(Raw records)
☆ ☆ ☆
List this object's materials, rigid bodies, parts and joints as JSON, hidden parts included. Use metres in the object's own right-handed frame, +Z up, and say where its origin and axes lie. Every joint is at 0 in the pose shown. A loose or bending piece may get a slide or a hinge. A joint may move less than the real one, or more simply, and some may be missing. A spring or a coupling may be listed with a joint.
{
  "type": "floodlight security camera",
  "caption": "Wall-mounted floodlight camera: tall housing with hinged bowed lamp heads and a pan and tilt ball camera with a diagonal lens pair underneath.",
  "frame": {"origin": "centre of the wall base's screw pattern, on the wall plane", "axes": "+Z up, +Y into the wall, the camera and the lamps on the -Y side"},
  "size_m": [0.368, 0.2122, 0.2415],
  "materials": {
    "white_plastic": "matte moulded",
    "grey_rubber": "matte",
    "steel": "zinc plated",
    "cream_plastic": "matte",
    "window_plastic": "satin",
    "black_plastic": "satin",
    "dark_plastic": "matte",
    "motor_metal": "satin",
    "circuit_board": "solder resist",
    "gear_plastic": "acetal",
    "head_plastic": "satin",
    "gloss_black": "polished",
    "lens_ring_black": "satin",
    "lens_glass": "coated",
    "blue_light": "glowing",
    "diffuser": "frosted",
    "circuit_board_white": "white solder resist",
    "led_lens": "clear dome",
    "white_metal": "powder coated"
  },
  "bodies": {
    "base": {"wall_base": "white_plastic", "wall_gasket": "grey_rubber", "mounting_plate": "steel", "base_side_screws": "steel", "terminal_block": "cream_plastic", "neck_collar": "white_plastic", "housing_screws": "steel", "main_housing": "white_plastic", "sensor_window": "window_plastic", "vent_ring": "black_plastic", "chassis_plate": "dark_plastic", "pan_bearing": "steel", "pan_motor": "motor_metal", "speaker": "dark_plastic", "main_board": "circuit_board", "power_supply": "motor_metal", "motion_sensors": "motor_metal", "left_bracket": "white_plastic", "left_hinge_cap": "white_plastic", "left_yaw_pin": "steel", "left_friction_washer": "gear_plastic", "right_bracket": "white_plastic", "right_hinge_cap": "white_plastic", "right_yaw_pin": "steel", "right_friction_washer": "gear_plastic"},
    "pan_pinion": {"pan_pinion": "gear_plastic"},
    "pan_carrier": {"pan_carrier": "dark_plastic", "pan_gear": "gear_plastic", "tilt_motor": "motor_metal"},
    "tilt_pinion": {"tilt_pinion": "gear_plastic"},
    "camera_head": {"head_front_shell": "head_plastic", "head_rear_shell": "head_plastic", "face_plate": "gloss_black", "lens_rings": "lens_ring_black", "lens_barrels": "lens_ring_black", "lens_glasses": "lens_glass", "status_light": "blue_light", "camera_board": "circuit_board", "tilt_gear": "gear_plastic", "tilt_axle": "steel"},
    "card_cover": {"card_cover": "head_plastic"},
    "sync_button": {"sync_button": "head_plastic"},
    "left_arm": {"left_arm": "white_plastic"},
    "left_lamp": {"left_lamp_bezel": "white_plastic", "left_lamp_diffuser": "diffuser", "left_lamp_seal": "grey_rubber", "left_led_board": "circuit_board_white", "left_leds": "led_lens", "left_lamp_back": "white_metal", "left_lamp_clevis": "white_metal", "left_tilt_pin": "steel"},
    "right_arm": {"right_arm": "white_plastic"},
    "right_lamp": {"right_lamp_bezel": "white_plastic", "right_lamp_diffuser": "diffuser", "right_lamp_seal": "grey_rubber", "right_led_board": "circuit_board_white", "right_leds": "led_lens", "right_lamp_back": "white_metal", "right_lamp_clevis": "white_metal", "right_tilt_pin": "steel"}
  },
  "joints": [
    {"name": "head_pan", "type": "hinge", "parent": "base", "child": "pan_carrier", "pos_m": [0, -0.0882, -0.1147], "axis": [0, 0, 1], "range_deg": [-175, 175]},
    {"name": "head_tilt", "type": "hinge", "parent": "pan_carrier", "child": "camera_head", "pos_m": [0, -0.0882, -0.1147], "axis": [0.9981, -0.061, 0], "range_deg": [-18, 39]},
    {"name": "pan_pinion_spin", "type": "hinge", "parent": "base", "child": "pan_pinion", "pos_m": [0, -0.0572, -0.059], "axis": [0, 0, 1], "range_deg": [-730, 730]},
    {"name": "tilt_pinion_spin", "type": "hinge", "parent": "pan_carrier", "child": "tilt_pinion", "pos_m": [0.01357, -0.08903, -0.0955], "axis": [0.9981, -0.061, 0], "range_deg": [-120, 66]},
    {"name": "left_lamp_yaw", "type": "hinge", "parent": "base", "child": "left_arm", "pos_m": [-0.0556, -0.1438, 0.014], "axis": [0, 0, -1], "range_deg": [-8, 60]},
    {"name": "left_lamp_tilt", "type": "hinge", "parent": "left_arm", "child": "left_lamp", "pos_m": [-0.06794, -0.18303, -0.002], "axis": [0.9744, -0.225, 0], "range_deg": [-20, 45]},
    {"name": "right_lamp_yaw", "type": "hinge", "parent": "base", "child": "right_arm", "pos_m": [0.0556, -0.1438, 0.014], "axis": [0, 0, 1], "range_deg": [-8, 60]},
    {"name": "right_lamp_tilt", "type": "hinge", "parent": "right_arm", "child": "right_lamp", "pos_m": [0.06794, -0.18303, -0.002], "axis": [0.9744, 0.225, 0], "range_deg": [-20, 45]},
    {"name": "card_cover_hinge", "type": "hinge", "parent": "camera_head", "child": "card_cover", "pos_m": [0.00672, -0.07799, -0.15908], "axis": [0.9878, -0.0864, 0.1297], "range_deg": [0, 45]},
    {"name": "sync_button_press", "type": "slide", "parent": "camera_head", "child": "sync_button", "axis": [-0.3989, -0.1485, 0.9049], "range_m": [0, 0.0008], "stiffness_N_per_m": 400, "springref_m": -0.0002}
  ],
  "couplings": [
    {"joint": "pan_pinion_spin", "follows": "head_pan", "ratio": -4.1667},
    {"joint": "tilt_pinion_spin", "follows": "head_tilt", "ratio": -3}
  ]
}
☆ ☆ ☆
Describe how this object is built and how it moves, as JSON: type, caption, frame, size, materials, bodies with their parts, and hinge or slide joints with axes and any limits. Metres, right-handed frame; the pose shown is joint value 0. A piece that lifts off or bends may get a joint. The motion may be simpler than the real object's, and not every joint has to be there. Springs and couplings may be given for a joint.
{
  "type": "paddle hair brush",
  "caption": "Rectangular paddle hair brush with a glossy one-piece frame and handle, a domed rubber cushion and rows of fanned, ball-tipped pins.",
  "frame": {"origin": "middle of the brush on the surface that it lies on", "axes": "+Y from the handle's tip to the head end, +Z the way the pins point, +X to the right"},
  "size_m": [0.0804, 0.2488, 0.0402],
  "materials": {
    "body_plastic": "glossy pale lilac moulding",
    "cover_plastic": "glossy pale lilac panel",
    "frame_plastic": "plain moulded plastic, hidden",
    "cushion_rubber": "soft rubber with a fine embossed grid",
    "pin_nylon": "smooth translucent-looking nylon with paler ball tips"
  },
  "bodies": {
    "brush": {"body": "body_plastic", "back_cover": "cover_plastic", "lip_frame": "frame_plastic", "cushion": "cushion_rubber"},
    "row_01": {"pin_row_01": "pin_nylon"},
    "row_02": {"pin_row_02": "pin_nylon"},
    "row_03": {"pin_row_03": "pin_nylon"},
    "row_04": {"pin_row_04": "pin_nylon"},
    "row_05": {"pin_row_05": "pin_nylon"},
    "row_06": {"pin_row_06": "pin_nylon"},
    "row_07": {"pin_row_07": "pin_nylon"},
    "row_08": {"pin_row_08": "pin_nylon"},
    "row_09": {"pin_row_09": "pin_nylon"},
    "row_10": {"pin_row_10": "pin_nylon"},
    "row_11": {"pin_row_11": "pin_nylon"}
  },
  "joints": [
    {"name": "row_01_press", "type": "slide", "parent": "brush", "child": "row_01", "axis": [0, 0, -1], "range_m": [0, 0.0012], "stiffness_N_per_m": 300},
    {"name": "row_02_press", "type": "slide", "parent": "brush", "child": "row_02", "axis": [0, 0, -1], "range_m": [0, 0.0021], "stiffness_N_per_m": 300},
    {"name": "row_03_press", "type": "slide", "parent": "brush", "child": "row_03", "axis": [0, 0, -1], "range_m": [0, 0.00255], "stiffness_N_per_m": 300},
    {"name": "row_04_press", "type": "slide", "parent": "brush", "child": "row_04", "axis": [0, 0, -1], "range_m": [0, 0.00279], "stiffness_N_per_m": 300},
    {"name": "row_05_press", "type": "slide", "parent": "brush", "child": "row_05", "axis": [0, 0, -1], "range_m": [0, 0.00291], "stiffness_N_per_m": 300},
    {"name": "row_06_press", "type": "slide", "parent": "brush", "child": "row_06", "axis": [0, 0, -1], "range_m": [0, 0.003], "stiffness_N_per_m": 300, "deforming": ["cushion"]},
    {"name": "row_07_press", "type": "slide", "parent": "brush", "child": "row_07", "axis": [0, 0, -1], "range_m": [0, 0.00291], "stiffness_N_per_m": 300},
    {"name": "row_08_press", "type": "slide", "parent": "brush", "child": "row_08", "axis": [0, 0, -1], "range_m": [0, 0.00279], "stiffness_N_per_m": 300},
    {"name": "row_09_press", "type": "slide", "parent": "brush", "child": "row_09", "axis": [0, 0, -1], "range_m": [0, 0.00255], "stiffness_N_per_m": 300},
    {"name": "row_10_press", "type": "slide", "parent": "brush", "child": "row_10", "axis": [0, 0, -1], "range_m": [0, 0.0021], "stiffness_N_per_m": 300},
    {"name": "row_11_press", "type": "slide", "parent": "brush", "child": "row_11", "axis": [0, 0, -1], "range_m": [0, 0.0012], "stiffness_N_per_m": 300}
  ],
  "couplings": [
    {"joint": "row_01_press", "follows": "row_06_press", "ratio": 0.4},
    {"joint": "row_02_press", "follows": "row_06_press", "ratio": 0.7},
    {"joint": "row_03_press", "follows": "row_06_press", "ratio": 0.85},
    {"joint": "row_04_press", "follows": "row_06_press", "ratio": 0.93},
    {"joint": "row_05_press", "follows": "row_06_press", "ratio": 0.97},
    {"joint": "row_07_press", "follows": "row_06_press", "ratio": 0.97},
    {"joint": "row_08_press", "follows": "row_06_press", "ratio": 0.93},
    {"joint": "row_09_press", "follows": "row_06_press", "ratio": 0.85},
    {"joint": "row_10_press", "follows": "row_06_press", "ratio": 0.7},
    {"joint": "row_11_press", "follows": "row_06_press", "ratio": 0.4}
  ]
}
☆ ☆ ☆
Report all lines of the data above that include the string "hidden".

**Correct response:**
List this object's materials, rigid bodies, parts and joints as JSON, hidden parts included. Use metres in the object's own right-handed frame, +Z up, and say where its origin and axes lie. Every joint is at 0 in the pose shown. A loose or bending piece may get a slide or a hinge. A joint may move less than the real one, or more simply, and some may be missing. A spring or a coupling may be listed with a joint.
    "frame_plastic": "plain moulded plastic, hidden",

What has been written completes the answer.